* **WRITTEN PROBLEM**: Read the lines that follow and pick out every one containing the word "where".

::: EXTRACTED DATA :::

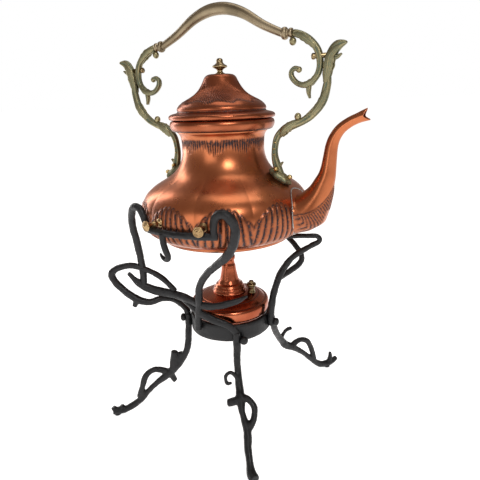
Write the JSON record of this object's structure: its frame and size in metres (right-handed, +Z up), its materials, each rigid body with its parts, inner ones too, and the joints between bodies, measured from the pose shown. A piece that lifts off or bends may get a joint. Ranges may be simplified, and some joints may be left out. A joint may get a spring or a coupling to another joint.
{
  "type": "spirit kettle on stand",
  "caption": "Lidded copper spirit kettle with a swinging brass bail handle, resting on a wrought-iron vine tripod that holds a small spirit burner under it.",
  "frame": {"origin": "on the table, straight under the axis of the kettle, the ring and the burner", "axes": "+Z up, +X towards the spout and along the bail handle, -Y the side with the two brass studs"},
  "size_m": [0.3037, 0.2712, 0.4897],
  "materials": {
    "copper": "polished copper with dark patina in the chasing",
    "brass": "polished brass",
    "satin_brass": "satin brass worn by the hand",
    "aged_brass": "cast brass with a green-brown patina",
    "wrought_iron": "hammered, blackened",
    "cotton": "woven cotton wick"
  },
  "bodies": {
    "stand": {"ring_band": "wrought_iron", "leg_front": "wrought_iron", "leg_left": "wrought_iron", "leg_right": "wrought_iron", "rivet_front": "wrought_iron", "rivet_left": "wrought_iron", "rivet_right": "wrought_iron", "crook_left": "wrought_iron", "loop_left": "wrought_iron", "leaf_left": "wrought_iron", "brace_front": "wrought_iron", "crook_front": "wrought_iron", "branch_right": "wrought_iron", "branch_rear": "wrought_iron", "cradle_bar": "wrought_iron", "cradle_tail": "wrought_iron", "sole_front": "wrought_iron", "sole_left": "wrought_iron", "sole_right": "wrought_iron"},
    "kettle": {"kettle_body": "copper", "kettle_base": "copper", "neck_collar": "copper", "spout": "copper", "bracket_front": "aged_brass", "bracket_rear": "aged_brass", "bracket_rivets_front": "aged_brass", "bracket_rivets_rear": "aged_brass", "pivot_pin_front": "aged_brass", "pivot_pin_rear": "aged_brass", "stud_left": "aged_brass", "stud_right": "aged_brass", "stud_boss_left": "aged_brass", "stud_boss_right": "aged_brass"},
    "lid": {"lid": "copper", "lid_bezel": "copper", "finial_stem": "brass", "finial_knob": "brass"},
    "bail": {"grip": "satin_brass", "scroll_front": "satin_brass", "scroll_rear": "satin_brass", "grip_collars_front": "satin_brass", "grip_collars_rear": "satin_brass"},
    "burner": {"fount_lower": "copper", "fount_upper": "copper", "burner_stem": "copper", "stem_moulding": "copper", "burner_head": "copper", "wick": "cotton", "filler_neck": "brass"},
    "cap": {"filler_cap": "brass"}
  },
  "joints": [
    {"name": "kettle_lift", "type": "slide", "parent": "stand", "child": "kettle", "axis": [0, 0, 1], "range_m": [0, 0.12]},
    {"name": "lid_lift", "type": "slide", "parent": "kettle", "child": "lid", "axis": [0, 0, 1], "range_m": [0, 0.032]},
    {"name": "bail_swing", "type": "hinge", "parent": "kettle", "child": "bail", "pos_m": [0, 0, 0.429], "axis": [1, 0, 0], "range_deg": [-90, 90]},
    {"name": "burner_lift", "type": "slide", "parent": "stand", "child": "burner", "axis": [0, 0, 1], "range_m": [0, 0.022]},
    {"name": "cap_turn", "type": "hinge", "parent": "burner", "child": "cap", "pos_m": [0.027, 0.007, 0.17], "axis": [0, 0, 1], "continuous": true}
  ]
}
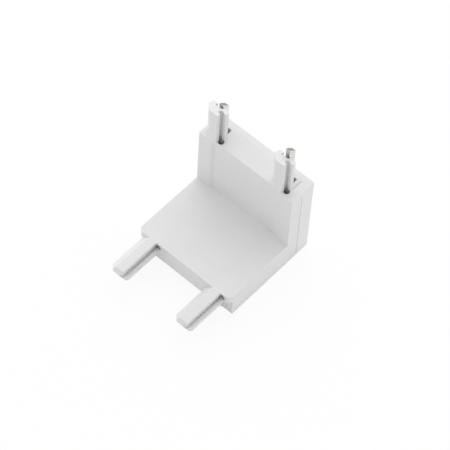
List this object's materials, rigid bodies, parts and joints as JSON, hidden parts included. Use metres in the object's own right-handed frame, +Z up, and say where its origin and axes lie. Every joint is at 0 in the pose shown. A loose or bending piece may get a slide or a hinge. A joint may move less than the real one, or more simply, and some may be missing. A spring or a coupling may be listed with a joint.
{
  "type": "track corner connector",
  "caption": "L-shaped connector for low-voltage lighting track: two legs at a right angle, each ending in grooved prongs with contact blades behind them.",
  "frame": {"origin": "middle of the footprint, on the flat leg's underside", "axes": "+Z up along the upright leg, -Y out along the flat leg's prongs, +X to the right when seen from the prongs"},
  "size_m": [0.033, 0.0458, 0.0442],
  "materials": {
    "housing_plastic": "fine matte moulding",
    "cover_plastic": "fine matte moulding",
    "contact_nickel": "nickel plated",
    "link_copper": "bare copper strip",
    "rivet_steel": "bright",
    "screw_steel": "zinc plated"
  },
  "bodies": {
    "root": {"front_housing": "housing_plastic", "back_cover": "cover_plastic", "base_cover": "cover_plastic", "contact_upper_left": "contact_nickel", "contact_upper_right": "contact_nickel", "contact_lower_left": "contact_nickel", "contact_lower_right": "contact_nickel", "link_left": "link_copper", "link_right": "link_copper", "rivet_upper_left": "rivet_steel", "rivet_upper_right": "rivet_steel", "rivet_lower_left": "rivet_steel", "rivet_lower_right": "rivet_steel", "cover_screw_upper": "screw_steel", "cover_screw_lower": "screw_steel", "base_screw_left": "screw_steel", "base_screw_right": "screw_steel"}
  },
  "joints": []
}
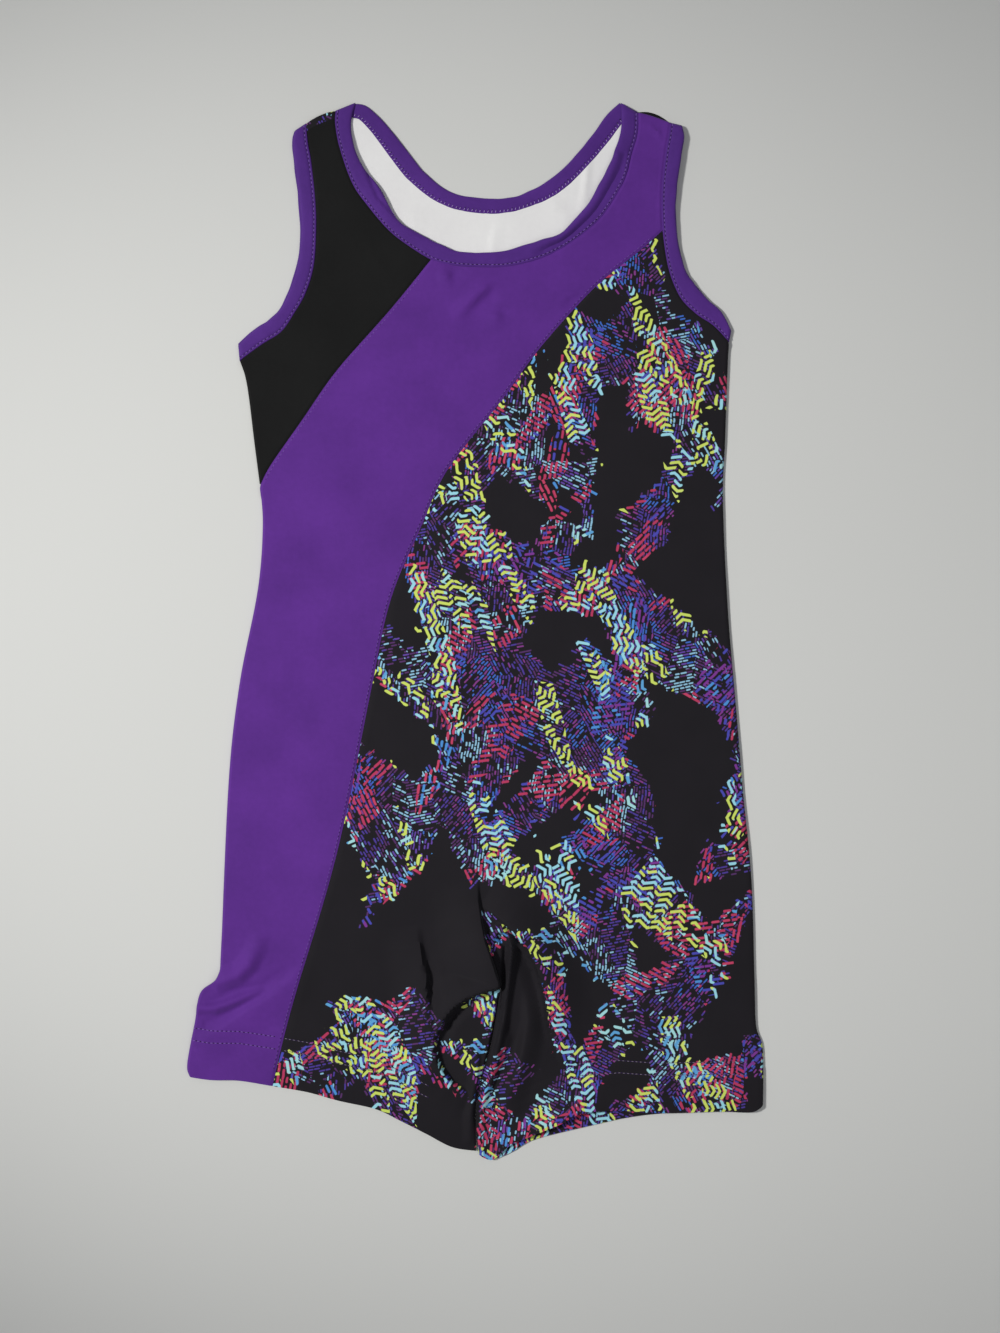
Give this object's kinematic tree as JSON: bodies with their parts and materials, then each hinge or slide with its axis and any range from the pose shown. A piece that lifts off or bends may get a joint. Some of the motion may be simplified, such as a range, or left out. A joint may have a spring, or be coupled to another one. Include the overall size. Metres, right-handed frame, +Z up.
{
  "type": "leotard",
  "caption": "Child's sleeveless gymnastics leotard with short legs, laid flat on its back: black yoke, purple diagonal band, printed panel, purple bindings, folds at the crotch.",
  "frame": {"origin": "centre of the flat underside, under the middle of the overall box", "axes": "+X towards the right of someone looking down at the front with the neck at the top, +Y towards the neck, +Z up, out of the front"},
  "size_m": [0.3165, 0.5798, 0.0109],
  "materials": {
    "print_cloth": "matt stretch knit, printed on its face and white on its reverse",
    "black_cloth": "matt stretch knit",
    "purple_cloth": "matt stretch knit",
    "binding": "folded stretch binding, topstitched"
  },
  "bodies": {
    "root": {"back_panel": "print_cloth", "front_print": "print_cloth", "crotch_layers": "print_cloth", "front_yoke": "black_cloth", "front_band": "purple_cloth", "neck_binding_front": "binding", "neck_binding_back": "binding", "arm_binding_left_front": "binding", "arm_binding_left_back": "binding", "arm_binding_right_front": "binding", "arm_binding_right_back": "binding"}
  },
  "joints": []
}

:::
::: EXTRACTED DATA :::

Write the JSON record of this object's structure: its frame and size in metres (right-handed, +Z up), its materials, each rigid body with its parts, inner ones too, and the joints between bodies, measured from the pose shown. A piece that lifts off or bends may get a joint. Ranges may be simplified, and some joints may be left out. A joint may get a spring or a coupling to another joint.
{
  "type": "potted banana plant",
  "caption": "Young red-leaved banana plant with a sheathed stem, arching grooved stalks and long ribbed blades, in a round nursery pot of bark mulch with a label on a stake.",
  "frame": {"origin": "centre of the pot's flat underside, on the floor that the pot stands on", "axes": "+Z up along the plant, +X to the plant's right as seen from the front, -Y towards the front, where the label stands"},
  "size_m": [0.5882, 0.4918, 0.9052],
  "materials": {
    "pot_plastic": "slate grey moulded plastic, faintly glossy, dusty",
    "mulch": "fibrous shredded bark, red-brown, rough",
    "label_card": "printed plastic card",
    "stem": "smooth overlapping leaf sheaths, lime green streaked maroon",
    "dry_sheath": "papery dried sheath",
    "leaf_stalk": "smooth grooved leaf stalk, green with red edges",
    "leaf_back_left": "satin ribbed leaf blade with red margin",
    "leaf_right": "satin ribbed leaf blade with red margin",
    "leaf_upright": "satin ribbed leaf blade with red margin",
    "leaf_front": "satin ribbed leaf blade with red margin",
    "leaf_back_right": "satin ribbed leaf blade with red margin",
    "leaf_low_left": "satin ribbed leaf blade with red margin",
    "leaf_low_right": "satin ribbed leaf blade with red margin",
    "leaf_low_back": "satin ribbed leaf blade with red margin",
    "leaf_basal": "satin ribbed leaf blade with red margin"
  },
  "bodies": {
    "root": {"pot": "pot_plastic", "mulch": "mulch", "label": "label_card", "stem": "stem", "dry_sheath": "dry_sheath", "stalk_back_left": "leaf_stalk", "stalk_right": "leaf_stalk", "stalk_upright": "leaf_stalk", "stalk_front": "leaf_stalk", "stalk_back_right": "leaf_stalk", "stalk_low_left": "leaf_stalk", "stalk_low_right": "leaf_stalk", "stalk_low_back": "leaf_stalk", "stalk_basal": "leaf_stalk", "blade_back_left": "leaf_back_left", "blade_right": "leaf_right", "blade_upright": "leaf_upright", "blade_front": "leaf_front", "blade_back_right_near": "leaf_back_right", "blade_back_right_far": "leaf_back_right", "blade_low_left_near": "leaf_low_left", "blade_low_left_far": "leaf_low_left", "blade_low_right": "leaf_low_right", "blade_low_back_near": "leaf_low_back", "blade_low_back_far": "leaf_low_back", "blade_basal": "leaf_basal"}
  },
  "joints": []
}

:::
::: EXTRACTED DATA :::

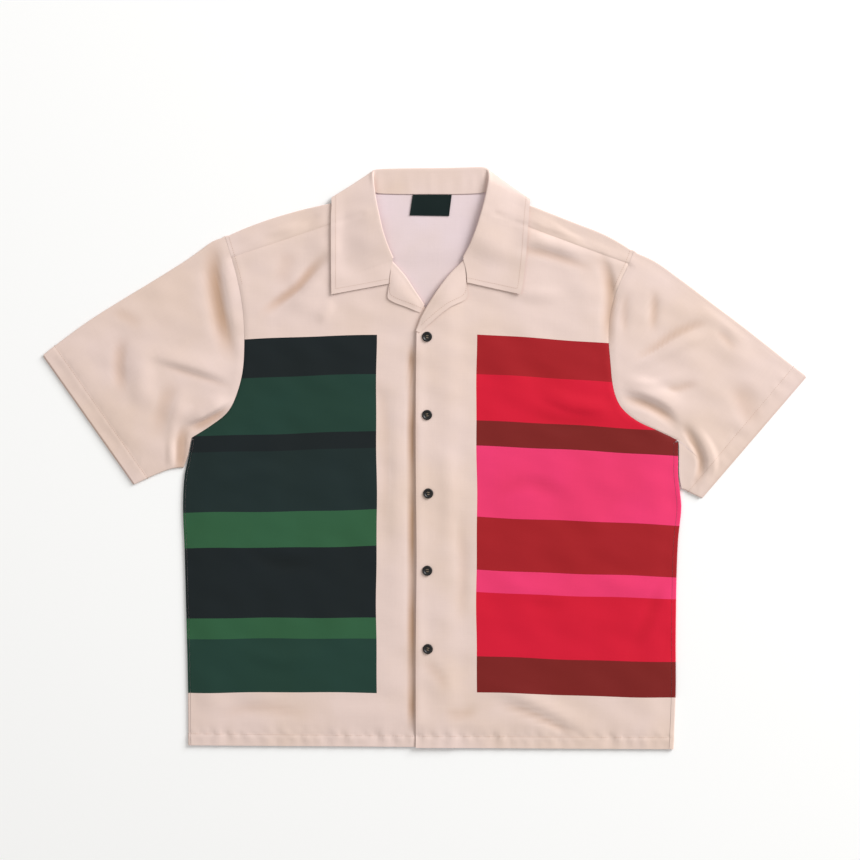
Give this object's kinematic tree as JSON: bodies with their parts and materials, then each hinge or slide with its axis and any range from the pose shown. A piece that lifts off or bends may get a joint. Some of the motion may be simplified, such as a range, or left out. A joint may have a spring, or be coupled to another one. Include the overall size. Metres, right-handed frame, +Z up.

:::

* **RESULT BELOW**:
List this object's materials, rigid bodies, parts and joints as JSON, hidden parts included. Use metres in the object's own right-handed frame, +Z up, and say where its origin and axes lie. Every joint is at 0 in the pose shown. A loose or bending piece may get a slide or a hinge. A joint may move less than the real one, or more simply, and some may be missing. A spring or a coupling may be listed with a joint.
  "frame": {"origin": "centre of the pot's flat underside, on the floor that the pot stands on", "axes": "+Z up along the plant, +X to the plant's right as seen from the front, -Y towards the front, where the label stands"},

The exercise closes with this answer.